- _Work to complete_: Quote exactly the lines from the line containing "obj.matrix_world = world" to the line containing "PRESSED_END_LENGTH = 0.075", both lines included, please, and nothing more.

- _Data provided_:
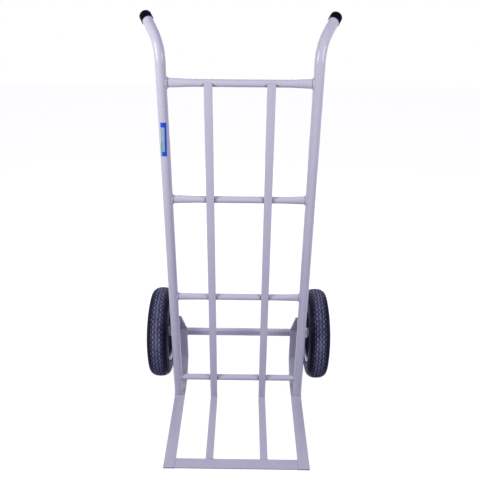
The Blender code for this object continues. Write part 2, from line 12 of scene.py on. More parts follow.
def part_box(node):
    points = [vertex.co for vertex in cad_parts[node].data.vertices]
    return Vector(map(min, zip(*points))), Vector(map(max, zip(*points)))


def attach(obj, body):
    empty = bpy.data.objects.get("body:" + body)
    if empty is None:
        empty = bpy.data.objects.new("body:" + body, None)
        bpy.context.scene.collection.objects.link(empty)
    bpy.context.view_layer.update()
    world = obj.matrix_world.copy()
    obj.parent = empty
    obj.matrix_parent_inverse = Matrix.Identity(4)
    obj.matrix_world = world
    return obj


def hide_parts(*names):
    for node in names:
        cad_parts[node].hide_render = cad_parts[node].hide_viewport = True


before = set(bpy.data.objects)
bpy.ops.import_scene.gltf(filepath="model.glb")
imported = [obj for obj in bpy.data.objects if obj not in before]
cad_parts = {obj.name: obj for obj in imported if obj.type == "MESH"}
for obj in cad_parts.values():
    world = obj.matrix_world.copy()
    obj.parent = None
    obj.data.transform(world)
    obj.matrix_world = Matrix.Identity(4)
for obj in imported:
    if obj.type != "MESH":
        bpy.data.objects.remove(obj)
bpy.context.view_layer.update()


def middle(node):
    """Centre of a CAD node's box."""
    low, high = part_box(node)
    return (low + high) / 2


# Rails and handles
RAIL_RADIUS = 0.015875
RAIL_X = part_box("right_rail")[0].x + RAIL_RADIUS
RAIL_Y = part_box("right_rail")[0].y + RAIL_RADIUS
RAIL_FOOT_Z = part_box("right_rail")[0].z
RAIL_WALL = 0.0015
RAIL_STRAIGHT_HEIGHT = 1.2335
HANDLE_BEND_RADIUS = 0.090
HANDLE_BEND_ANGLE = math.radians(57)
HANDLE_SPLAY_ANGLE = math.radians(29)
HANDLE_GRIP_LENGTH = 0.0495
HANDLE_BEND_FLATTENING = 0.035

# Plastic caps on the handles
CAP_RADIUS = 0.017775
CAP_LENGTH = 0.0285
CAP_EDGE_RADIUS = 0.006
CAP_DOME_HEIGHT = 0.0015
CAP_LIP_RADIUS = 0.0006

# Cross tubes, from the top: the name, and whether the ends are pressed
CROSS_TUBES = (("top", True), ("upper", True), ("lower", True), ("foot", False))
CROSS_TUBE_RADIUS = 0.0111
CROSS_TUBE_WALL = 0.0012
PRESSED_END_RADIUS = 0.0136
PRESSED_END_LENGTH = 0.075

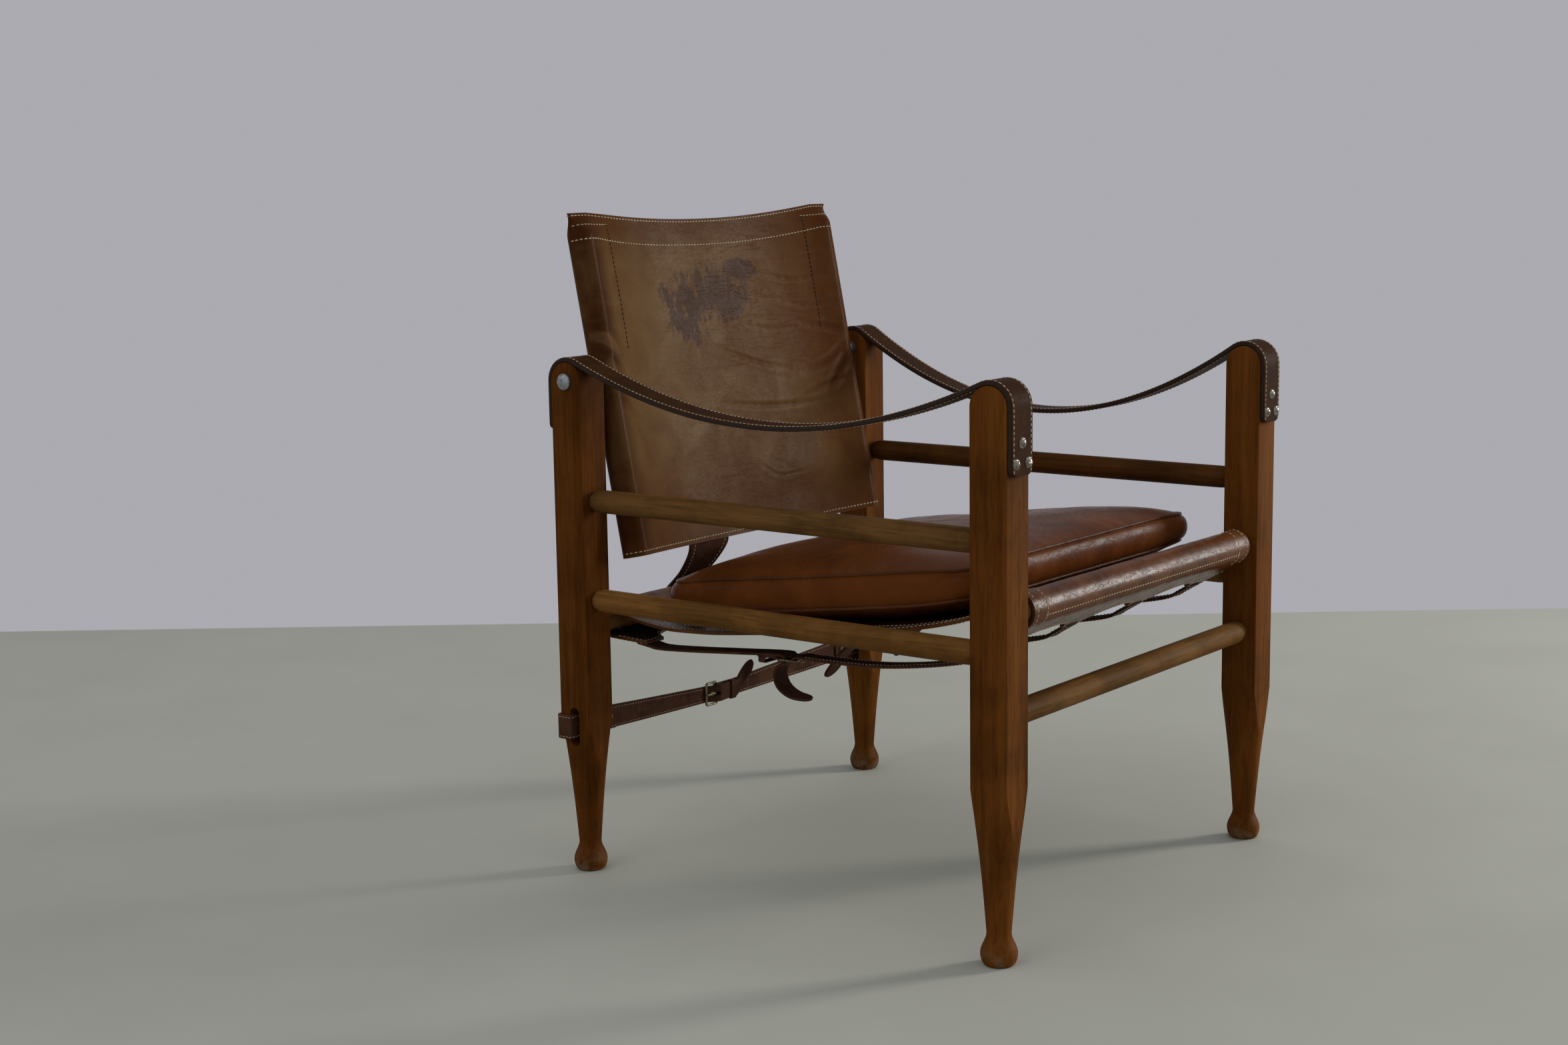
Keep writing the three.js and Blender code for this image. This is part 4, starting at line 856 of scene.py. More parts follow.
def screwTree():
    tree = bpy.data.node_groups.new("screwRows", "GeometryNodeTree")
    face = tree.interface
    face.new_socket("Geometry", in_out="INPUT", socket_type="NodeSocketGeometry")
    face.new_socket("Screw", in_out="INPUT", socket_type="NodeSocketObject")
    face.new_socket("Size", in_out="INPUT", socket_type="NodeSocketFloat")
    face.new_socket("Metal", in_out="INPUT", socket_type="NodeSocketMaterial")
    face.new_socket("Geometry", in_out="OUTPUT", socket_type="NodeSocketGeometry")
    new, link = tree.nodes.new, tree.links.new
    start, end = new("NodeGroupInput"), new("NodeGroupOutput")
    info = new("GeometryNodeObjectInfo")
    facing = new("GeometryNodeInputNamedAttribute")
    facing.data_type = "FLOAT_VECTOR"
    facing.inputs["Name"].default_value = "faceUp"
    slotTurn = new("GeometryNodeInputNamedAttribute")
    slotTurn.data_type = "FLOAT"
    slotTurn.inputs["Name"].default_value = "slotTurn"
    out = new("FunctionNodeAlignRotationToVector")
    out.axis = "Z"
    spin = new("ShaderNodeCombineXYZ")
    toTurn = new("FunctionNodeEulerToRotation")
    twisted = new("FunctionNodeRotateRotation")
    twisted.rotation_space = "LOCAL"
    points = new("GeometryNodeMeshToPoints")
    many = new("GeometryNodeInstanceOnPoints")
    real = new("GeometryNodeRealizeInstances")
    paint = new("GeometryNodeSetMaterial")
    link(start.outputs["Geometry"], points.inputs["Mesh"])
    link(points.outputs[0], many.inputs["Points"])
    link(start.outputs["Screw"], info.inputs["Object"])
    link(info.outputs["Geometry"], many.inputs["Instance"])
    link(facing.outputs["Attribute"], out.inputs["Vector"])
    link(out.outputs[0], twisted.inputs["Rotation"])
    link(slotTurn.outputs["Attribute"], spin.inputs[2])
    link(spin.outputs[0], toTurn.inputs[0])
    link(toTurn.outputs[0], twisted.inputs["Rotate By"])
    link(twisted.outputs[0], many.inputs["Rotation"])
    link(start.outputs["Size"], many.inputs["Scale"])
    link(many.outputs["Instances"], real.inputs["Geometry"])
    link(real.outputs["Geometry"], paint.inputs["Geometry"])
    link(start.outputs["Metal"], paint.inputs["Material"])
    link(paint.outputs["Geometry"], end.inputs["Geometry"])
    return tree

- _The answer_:
    obj.matrix_world = world
    return obj


def hide_parts(*names):
    for node in names:
        cad_parts[node].hide_render = cad_parts[node].hide_viewport = True


before = set(bpy.data.objects)
bpy.ops.import_scene.gltf(filepath="model.glb")
imported = [obj for obj in bpy.data.objects if obj not in before]
cad_parts = {obj.name: obj for obj in imported if obj.type == "MESH"}
for obj in cad_parts.values():
    world = obj.matrix_world.copy()
    obj.parent = None
    obj.data.transform(world)
    obj.matrix_world = Matrix.Identity(4)
for obj in imported:
    if obj.type != "MESH":
        bpy.data.objects.remove(obj)
bpy.context.view_layer.update()


def middle(node):
    """Centre of a CAD node's box."""
    low, high = part_box(node)
    return (low + high) / 2


# Rails and handles
RAIL_RADIUS = 0.015875
RAIL_X = part_box("right_rail")[0].x + RAIL_RADIUS
RAIL_Y = part_box("right_rail")[0].y + RAIL_RADIUS
RAIL_FOOT_Z = part_box("right_rail")[0].z
RAIL_WALL = 0.0015
RAIL_STRAIGHT_HEIGHT = 1.2335
HANDLE_BEND_RADIUS = 0.090
HANDLE_BEND_ANGLE = math.radians(57)
HANDLE_SPLAY_ANGLE = math.radians(29)
HANDLE_GRIP_LENGTH = 0.0495
HANDLE_BEND_FLATTENING = 0.035

# Plastic caps on the handles
CAP_RADIUS = 0.017775
CAP_LENGTH = 0.0285
CAP_EDGE_RADIUS = 0.006
CAP_DOME_HEIGHT = 0.0015
CAP_LIP_RADIUS = 0.0006

# Cross tubes, from the top: the name, and whether the ends are pressed
CROSS_TUBES = (("top", True), ("upper", True), ("lower", True), ("foot", False))
CROSS_TUBE_RADIUS = 0.0111
CROSS_TUBE_WALL = 0.0012
PRESSED_END_RADIUS = 0.0136
PRESSED_END_LENGTH = 0.075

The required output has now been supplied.